リズとマイケル、そして『スリラー』

 マイケル関連のニュースが、ひきもきらず。

 死因にはとりあえず、不審はないよう。よかった、と思いたい。


 こっからいきなりクダける。
 私が一番印象的だったというか、インパクトが強かったトピックが……「舞蹴雀村」ですね。

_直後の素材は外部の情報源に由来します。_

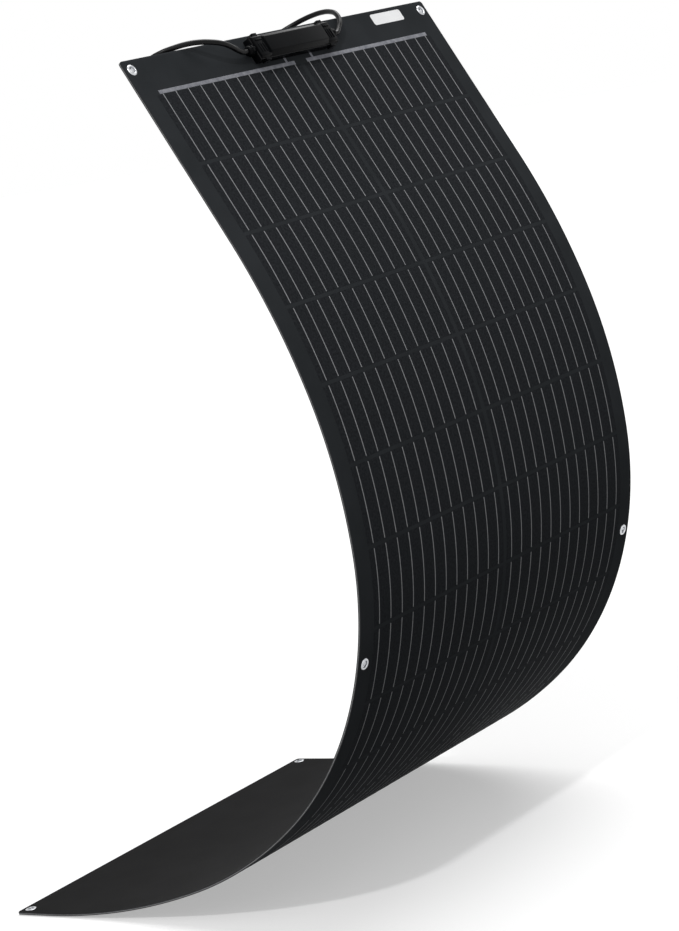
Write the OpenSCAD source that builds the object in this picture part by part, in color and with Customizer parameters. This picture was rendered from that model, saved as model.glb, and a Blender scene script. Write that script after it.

〜1987年の来日の際には、マネジャーが印章彫刻店の辻美堂(大阪市)を訪れ、はんこを注文。辻太一さん(68)が「舞蹴雀村」とする当て字の角印を手彫りで仕上げると、代金とは別に、パンフレットに書かれたサインが届いたという。
(昨日の産経ネットニュースより)




 なら「ジャクソン5」は「雀村五」……?
 不謹慎は承知ですが、ちょっとオフザケに遊びたい。「村」が、惜しい。「舞って・蹴んで」というところまでは順調。雀はいうまでもなく「すずめ百まで踊り忘れず」からだろう。「ソン」……ここで「村」なのが、安い。「尊」はどうだ。日本武尊(やまとたけるのみこと)みたいでいいじゃないか。
 ジャネットは……いっそのこと「邪網」なんてどうか。ラトーヤは「羅頭矢」か。ヘッドっぽいな。
 この判子が押されたものって、残ってないんでしょうかね。マイケル・アイテムの中でも、けっこうなレアグッズじゃないだろうか。単純に見てみたい。
 手彫りというから多分シンプルな判子だろうが、マイケルなんだもの、「玉璽(ぎょくじ)」みたいなものをお持ち頂きたかった。そう、歴史の授業で必ず習う金印、「漢倭奴国王」印みたいな感じのやつをね。


 なんだか一夜明けて、不思議なぐらい、スーッと納得してしまっている。



 「持っていかれる」ように、マイケルは亡くなった。
 子供の頃から芸能界育ち。そして不世出の天才は、50歳ぐらいが寿命なのだろうか。凡庸な引き合いだけれど、ジュディ・ガーランド(享年47歳)や、美空ひばり(享年52歳)が、どーしても頭に思い浮かぶ。


ワン・アンド・オンリーの個性。


「声」だけで、聴衆を昂揚させる独得のリズム。


そして、その「生活すべて」が大衆の娯楽になってしまう宿命。


 
 これが女優だとグッと強くなる。エリザベス・テイラー、日本ならば高峰秀子
「公私共に交流の深かったエリザベス・テイラーは、彼が病院に運ばれて間もなく駆け付け、最期の別れを告げた」(シネマトゥデイ26日ニュース)
 自らの運命と、大衆の好奇心に打ち勝つ強さ。女優性というものの1つの要素なのかもしれない。
 そしてやはり、カメラの前の人と、ステージの人とでは、意味論的に決定的な差がある。役を生きる人と、自分を「観せる」人との違い。ここに、命の永らえ方の違いがあるように思えてならない。
 芸能というのは、やはり聖と魔が混在する世界なのだ。この2つを内包する人達が、かつて「スター」と呼ばれていたのだと思う。そう思うと、「あーいう人はもう出てこないだろう」という月並みなコメントの数々に、えらく納得してしまう。


 物心つく前から、芸能界に生きた人同士。
 モンゴメリー・クリフトロック・ハドソン……リズはまたひとり、スターを看送った。



○追記


 昨日、友人がブログにアップしていた『スリラー』の動画を観ていたが……いやーーーーーー、やっぱカッコいいなあ。マイケルは「PV」とはいわず「ショートフィルム」と呼んでいたそうだけれど、まさにその通り。サビの群舞、いまだに衝撃的ですね。これを編集していたスタッフ、世の中に発表するのが楽しみで仕方なかったろうなあ。



 見直して思ったのは、カメラの据え方が非常にクラシカルなこと。マイケルのダンスをじっくり見せようという意図が強く感じられる。要所要所でアップになったり、アンサンブルを軽く俯瞰で撮ったりはしているけれど、基本この天才の魅力をきっちりカメラに収めよう、マイケルの凄さをすべて焼き付けようという、スタッフの「集中力」が感じられる。
 クリップはダンサンブルなのに、視点は確固。カメラの天地はマイケルの身長をベースとしてブレない。これがすっごくいい。これは天才ダンサー、フレッド・アステアの映画のカメラワークに通じる。